De même, toujours selon une estimation pessimiste, on considère que le remblayage et le scellement en contact avec le revêtement en béton auront encore une épaisseur de 0.2 m (35 % du volume total de bentonite) 100 000 ans après la fermeture du dépôt. On estime que, dans cette zone, la porosité et la conductivité hydraulique originales ne seront pas modifiées, mais qu’en raison de la transformation de la montmorillonite, la pression de gonflement deviendra nulle. La composition minéralogique de cette zone sera probablement caractérisée par une séquence de calcite, des minéraux C-(A)-S-H, des zéolithes de calcium, de la sépiolite et de la saponite. Les minéraux C-S-H se formeront dans la zone la plus proche du ciment, tandis que les autres minéraux tels que les zéolithes et les argiles seront présents dans une zone plus éloignée. Une zone d’échange d’ions (Ca – Na), de quelques dizaines de cm d’épaisseur, se formera dans la montmorillonite à l’avant de la zone de réactions de dissolution-précipitation minérales. Dans le cas d’un revêtement en béton OPC, on estime que la masse de bentonite altérée augmentera d’un facteur de 2.5, l’épaisseur des zones d’altération étant multipliée par un facteur allant de 2.5 à 3 pour les diamètres de galeries considérés (~ 60 % du volume total de bentonite).

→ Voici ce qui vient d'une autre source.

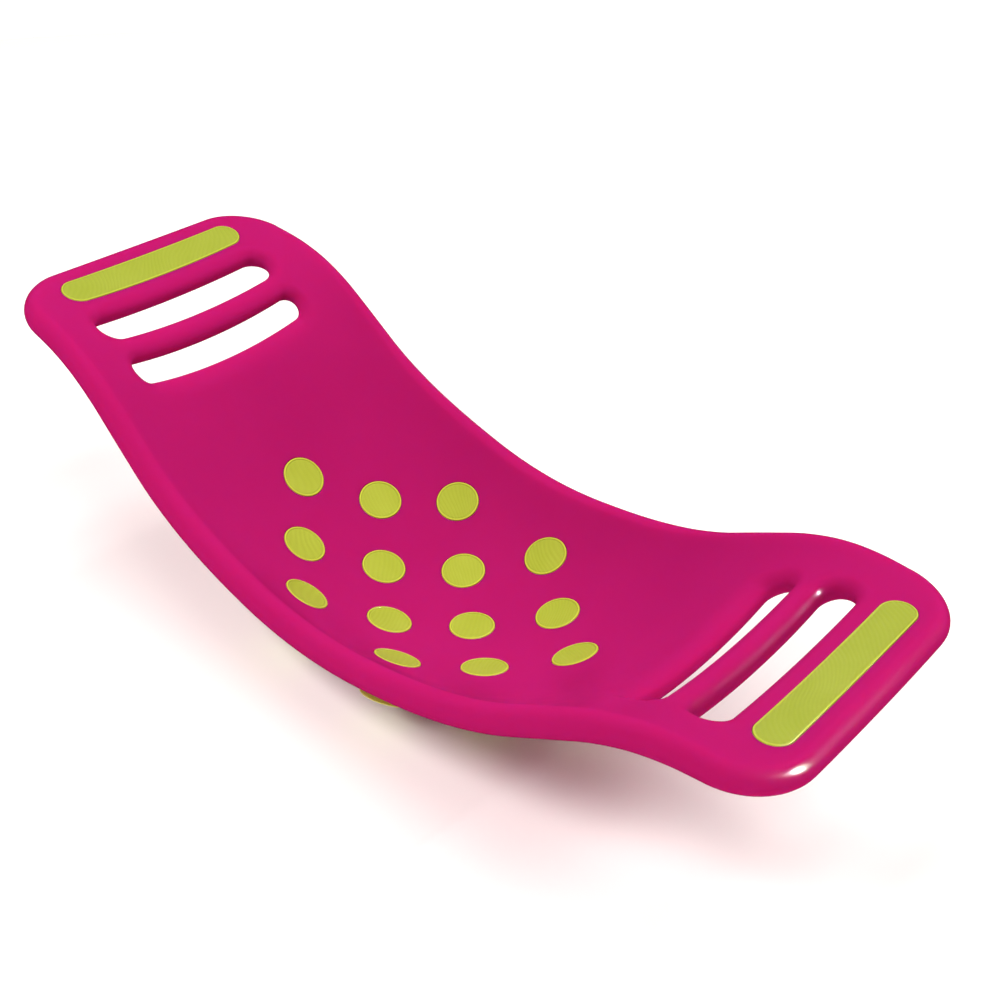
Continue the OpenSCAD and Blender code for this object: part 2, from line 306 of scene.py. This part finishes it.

100 000 ans après la fermeture du dépôt, on considère – de façon pessimiste – que le revêtement en béton aura perdu toutes ses capacités physiques en raison de sa dégradation.   Toutefois, il est possible que subsiste une zone comportant de l’ettringite, de la calcite et de la tobermorite.

On estime que, un million d’années après la fermeture du dépôt, la barrière de bentonite sera dans un état similaire à celui qu’elle avait atteint au bout de 100 000 ans, avec toutefois des produits cristallins de dégradation de l’argile et du béton en plus grandes quantités.

On prévoit que les interactions entre un conteneur en cuivre et la bentonite se limiteront à de faibles quantités d’échange de cations dans la montmorillonite (Cu – Na), ce qui n’entrainera pas de modifications des caractéristiques importantes pour la sûreté du dépôt sur l’ensemble de sa durée de vie.